Given the action framework, the policy and the technology, the question remains: who is to introduce the information services that will so benefit the rural areas, poor urban communities? The concept of social entrepreneurship may offer some possibilities.

This falls into the debate about liberalization of telecommunications and related information services: is it only governments, increasingly strapped for funds, which can ensure that needed information services reaches the urban and rural poor, or could the private sector realize profit in markets previously regarded as unattractive? With a little creativity, the private sector could recognize opportunities to serve the previously unserved.

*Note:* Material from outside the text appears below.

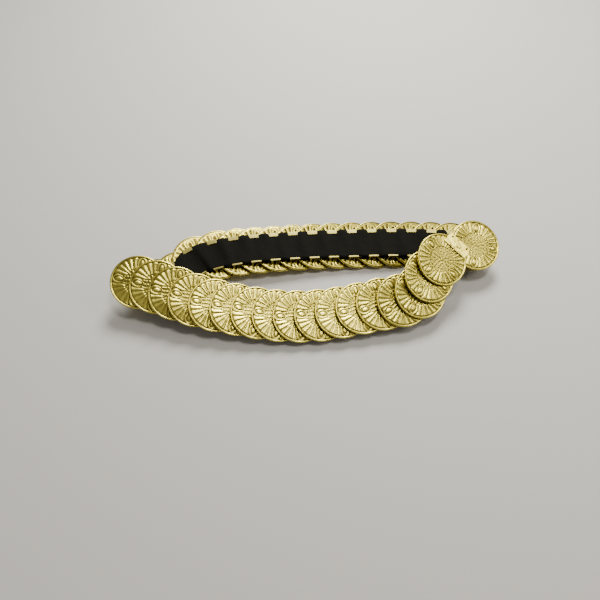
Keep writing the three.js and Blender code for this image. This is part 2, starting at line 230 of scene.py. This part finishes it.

An interesting example is that of the Grameen Bank in Bangladesh which is trying to create 35,000 commercially viable telephone companies in rural Bangladesh in tandem with a multinational telecommunications company by lending funds to very poor women to buy cellular phones and by helping each these women to set up this system. This kind of entrepreneurship may be part of the formula needed to focus on spreading as widely as possible the impact of the informatics revolution to empower communities in such areas as higher education in Africa, in secondary education, in community health programmes, in applied science and technology, in rurally-based cellular phone systems and in ways which help small enterprises.

In conclusion, let me say that we started our work at the level of regions to push the frontier- to ensure the Africa appeared on the map of electronic connectivity, to end the gap between information have and have not nations. But the effort can not end at the capital city. Civil society must pressure Governments and the private sector to ensure that all the citizens in African countries can improve the quality of their lives by using the tools of Information Age.